出版社内容情報
国の威信や天皇の権威・権力を象徴した日本の古代宮殿。
東アジアで国際的緊張が高まる中、唐と日本伝統の手法を組み合わせながら、独自性の高い宮殿を造り上げた飛鳥宮・藤原宮・平城宮・難波宮・平安宮など各宮殿の空間構成は、どのような意図で造られたのか。

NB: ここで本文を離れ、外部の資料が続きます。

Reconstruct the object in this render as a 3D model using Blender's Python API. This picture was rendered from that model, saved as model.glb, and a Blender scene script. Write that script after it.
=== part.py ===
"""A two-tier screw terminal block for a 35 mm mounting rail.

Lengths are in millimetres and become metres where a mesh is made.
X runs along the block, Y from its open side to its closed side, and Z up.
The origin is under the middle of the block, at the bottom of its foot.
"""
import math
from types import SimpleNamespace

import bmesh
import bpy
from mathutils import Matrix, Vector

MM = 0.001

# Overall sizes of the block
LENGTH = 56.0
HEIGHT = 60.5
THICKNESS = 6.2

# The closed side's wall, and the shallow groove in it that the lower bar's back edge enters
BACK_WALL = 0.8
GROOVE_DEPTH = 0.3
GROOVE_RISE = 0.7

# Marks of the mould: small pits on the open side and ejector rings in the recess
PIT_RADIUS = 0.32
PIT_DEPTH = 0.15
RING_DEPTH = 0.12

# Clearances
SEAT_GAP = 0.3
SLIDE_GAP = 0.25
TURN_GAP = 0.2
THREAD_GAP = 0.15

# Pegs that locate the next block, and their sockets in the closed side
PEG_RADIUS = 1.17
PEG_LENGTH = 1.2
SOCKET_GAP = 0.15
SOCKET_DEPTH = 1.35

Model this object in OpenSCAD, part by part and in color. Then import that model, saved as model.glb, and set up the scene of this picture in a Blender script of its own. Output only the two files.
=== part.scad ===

宮殿から見えてくる天皇の強い意志や当時の社会情勢とは何だったのか。
本書では、現存する建築物・文献史料・発掘遺構などの最新の研究成果をもとに、中央・地方の豪族・民衆を掌握し、全国を統治する装置を兼ねた古代宮殿の実態を解き明かす。
古代史に新たな光を当てる、渾身の一冊。
海野 聡(うんの さとし)
一九八三年、千葉県生まれ。二〇〇六年、東京大学工学部建築学科卒業。
二〇〇九年、東京大学大学院工学系研究科建築学専攻博士課程中退。
奈良文化財研究所研究員を経て、現在、東京大学大学院准教授。博士(工学)。
主な著書に『古建築を復元する』『建築が語る日本の歴史』『奈良で学ぶ 寺院建築入門』『森と木と建築の日本史』『日本建築史講義:木造建築がひもとく技術と社会』など。